== DATASET RECORDS ==
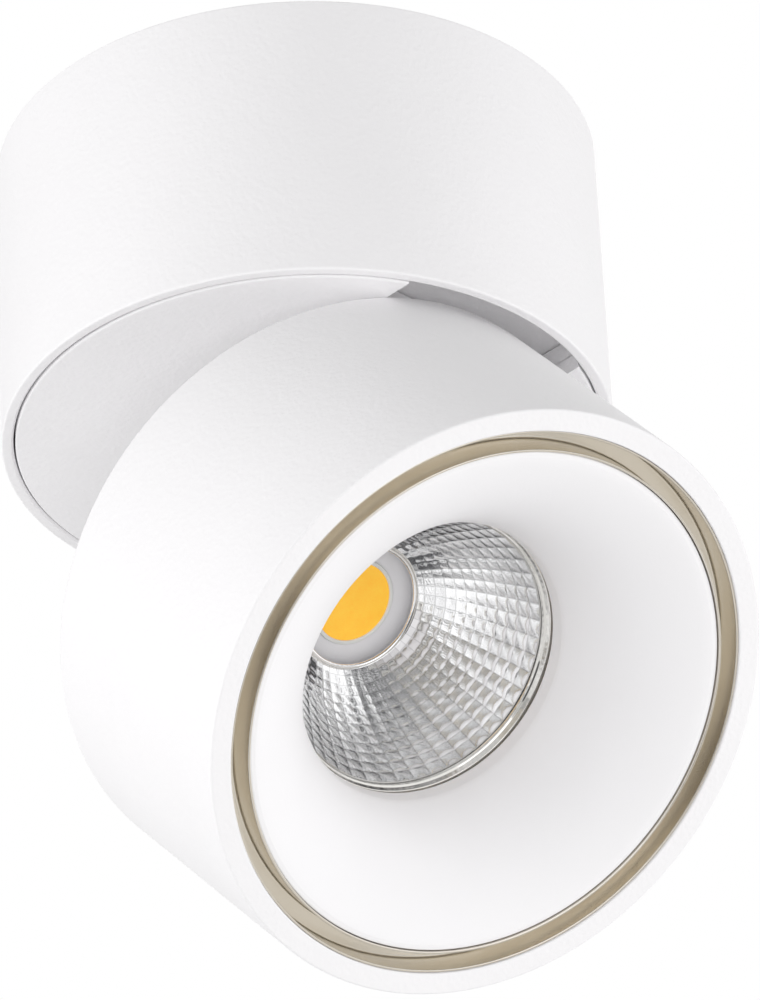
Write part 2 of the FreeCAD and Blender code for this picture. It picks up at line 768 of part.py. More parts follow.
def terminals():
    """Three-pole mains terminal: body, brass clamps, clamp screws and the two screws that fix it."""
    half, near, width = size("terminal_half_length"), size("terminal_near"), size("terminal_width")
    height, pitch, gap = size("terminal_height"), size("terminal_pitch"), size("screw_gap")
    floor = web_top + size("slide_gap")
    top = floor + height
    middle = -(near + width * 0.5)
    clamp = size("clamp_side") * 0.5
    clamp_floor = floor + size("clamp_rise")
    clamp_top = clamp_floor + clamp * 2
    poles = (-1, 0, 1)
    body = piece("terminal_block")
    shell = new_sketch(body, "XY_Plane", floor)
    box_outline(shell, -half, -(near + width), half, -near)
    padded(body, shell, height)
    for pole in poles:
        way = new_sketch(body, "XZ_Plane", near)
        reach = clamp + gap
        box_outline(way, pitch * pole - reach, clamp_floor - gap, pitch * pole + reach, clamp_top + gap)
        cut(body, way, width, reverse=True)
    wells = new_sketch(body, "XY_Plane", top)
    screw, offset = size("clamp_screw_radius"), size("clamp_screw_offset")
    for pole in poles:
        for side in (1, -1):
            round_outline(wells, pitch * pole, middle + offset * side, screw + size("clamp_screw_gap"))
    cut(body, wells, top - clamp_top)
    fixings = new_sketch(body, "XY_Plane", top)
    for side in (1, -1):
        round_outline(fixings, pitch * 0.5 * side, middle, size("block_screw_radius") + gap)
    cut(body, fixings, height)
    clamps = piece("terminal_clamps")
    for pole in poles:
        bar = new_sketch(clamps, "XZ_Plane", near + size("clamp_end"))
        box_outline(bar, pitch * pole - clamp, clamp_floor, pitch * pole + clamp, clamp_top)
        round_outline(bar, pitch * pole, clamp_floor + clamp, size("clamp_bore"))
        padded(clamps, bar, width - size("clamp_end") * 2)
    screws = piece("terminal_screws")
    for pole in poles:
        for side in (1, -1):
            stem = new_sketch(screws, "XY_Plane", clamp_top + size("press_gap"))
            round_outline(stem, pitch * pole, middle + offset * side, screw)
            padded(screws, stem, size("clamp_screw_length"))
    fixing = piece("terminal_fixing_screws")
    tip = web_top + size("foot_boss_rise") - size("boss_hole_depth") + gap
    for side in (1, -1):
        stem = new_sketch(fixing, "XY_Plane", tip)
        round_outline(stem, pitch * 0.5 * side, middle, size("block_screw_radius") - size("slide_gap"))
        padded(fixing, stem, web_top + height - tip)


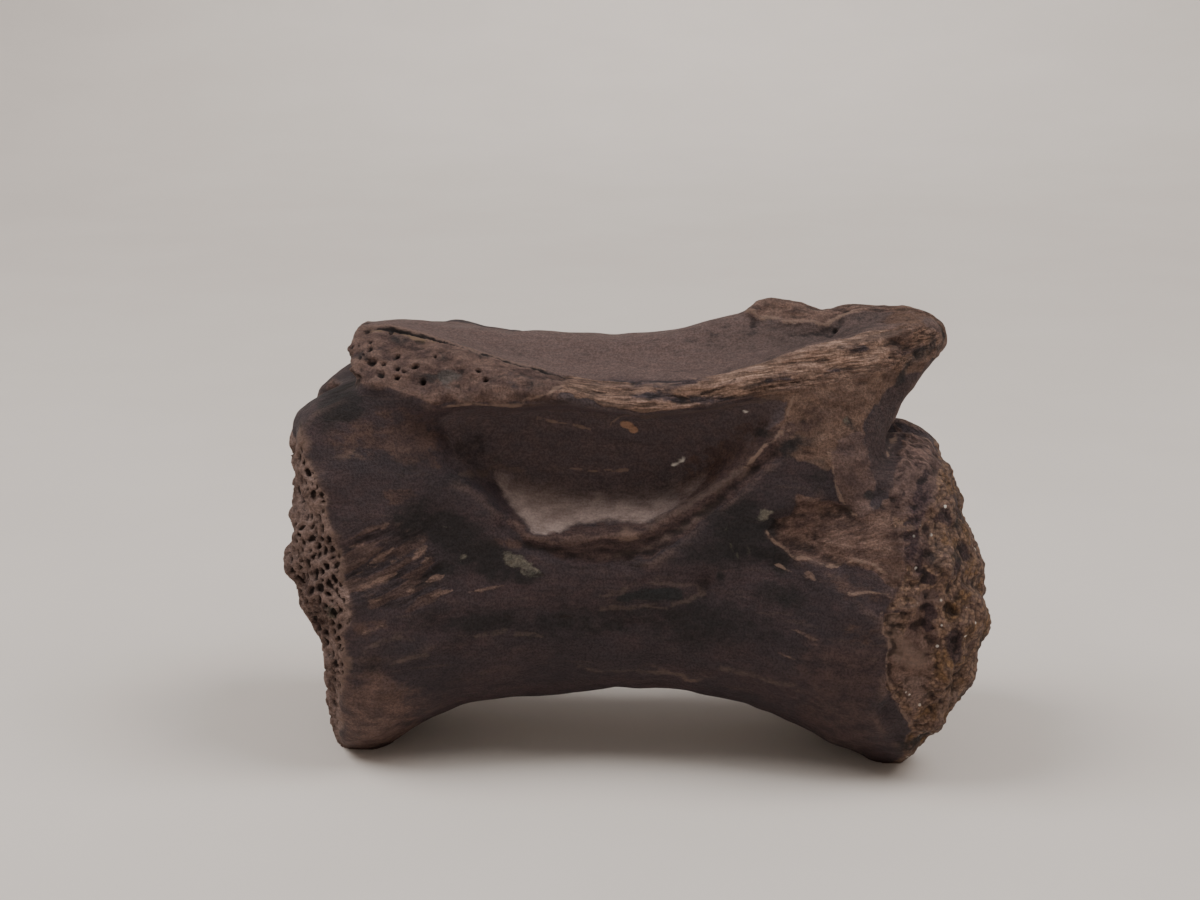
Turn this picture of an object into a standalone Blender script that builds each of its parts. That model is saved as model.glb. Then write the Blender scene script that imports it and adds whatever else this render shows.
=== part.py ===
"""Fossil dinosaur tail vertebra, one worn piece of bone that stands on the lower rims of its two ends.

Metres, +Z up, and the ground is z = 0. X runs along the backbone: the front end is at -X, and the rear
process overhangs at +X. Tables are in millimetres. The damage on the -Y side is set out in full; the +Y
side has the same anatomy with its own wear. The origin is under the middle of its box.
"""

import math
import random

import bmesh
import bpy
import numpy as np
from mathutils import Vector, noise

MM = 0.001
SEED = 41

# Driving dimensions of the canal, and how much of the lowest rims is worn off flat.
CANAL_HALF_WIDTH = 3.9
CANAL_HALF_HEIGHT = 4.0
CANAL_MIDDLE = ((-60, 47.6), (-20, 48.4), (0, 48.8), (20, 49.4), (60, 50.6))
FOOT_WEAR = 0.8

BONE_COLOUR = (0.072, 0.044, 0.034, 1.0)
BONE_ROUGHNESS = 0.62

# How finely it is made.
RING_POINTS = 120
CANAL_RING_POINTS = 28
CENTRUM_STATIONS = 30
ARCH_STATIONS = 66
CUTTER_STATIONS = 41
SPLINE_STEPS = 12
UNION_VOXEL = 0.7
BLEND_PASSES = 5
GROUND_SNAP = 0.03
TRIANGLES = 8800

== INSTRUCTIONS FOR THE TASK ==
Copy the entries above exactly, leaving none out.

== THE RESULT ==
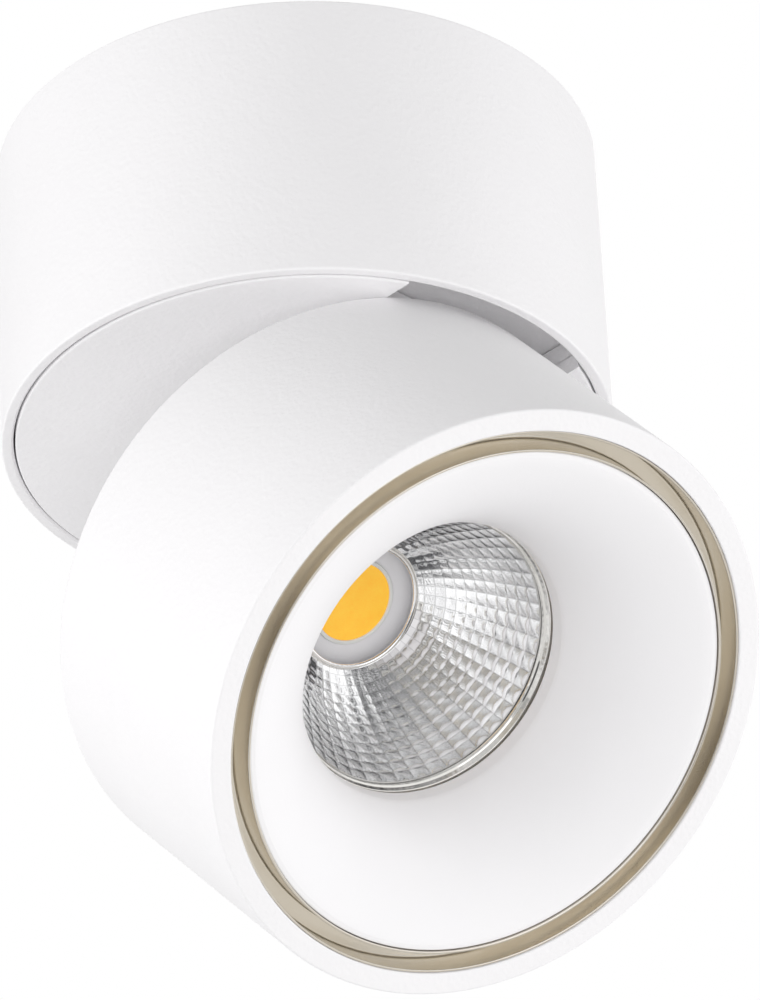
Write part 2 of the FreeCAD and Blender code for this picture. It picks up at line 768 of part.py. More parts follow.
def terminals():
    """Three-pole mains terminal: body, brass clamps, clamp screws and the two screws that fix it."""
    half, near, width = size("terminal_half_length"), size("terminal_near"), size("terminal_width")
    height, pitch, gap = size("terminal_height"), size("terminal_pitch"), size("screw_gap")
    floor = web_top + size("slide_gap")
    top = floor + height
    middle = -(near + width * 0.5)
    clamp = size("clamp_side") * 0.5
    clamp_floor = floor + size("clamp_rise")
    clamp_top = clamp_floor + clamp * 2
    poles = (-1, 0, 1)
    body = piece("terminal_block")
    shell = new_sketch(body, "XY_Plane", floor)
    box_outline(shell, -half, -(near + width), half, -near)
    padded(body, shell, height)
    for pole in poles:
        way = new_sketch(body, "XZ_Plane", near)
        reach = clamp + gap
        box_outline(way, pitch * pole - reach, clamp_floor - gap, pitch * pole + reach, clamp_top + gap)
        cut(body, way, width, reverse=True)
    wells = new_sketch(body, "XY_Plane", top)
    screw, offset = size("clamp_screw_radius"), size("clamp_screw_offset")
    for pole in poles:
        for side in (1, -1):
            round_outline(wells, pitch * pole, middle + offset * side, screw + size("clamp_screw_gap"))
    cut(body, wells, top - clamp_top)
    fixings = new_sketch(body, "XY_Plane", top)
    for side in (1, -1):
        round_outline(fixings, pitch * 0.5 * side, middle, size("block_screw_radius") + gap)
    cut(body, fixings, height)
    clamps = piece("terminal_clamps")
    for pole in poles:
        bar = new_sketch(clamps, "XZ_Plane", near + size("clamp_end"))
        box_outline(bar, pitch * pole - clamp, clamp_floor, pitch * pole + clamp, clamp_top)
        round_outline(bar, pitch * pole, clamp_floor + clamp, size("clamp_bore"))
        padded(clamps, bar, width - size("clamp_end") * 2)
    screws = piece("terminal_screws")
    for pole in poles:
        for side in (1, -1):
            stem = new_sketch(screws, "XY_Plane", clamp_top + size("press_gap"))
            round_outline(stem, pitch * pole, middle + offset * side, screw)
            padded(screws, stem, size("clamp_screw_length"))
    fixing = piece("terminal_fixing_screws")
    tip = web_top + size("foot_boss_rise") - size("boss_hole_depth") + gap
    for side in (1, -1):
        stem = new_sketch(fixing, "XY_Plane", tip)
        round_outline(stem, pitch * 0.5 * side, middle, size("block_screw_radius") - size("slide_gap"))
        padded(fixing, stem, web_top + height - tip)


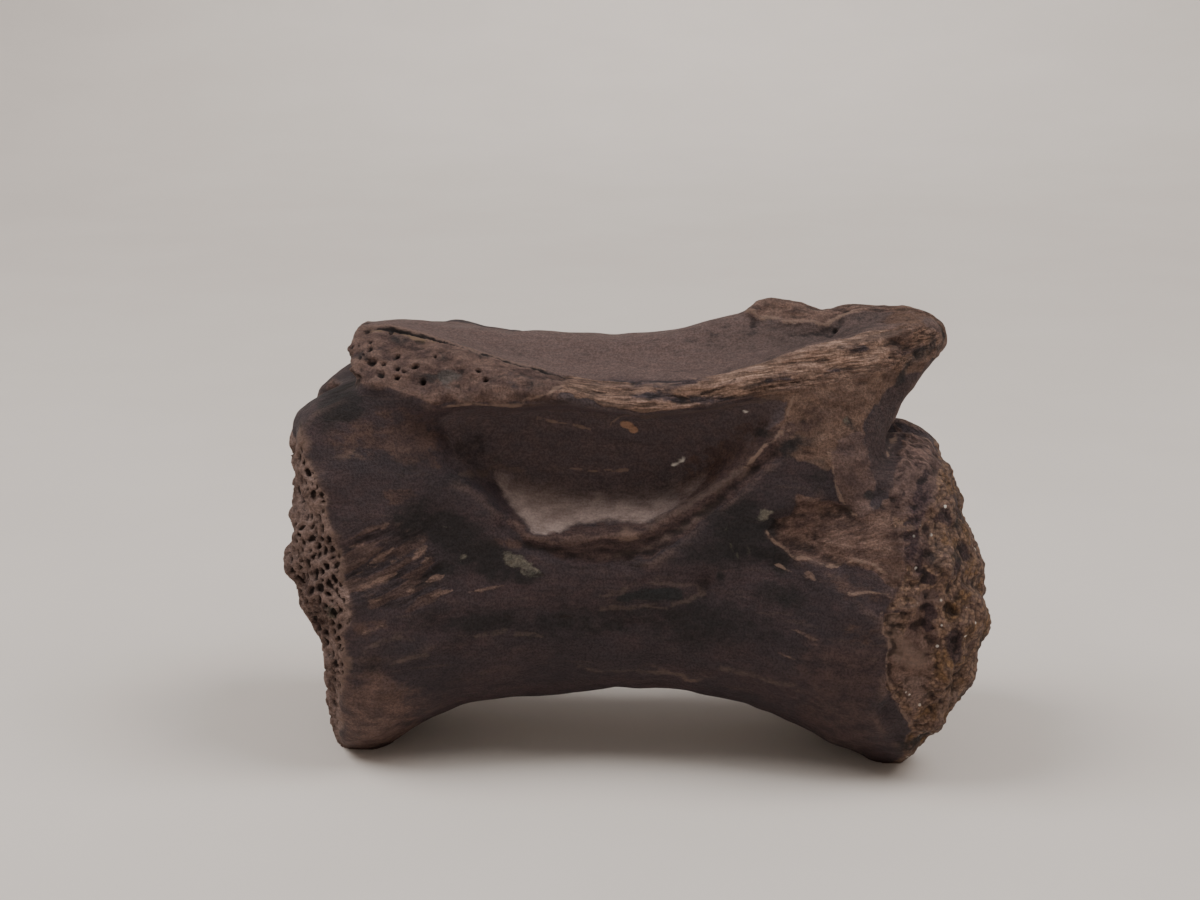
Turn this picture of an object into a standalone Blender script that builds each of its parts. That model is saved as model.glb. Then write the Blender scene script that imports it and adds whatever else this render shows.
=== part.py ===
"""Fossil dinosaur tail vertebra, one worn piece of bone that stands on the lower rims of its two ends.

Metres, +Z up, and the ground is z = 0. X runs along the backbone: the front end is at -X, and the rear
process overhangs at +X. Tables are in millimetres. The damage on the -Y side is set out in full; the +Y
side has the same anatomy with its own wear. The origin is under the middle of its box.
"""

import math
import random

import bmesh
import bpy
import numpy as np
from mathutils import Vector, noise

MM = 0.001
SEED = 41

# Driving dimensions of the canal, and how much of the lowest rims is worn off flat.
CANAL_HALF_WIDTH = 3.9
CANAL_HALF_HEIGHT = 4.0
CANAL_MIDDLE = ((-60, 47.6), (-20, 48.4), (0, 48.8), (20, 49.4), (60, 50.6))
FOOT_WEAR = 0.8

BONE_COLOUR = (0.072, 0.044, 0.034, 1.0)
BONE_ROUGHNESS = 0.62

# How finely it is made.
RING_POINTS = 120
CANAL_RING_POINTS = 28
CENTRUM_STATIONS = 30
ARCH_STATIONS = 66
CUTTER_STATIONS = 41
SPLINE_STEPS = 12
UNION_VOXEL = 0.7
BLEND_PASSES = 5
GROUND_SNAP = 0.03
TRIANGLES = 8800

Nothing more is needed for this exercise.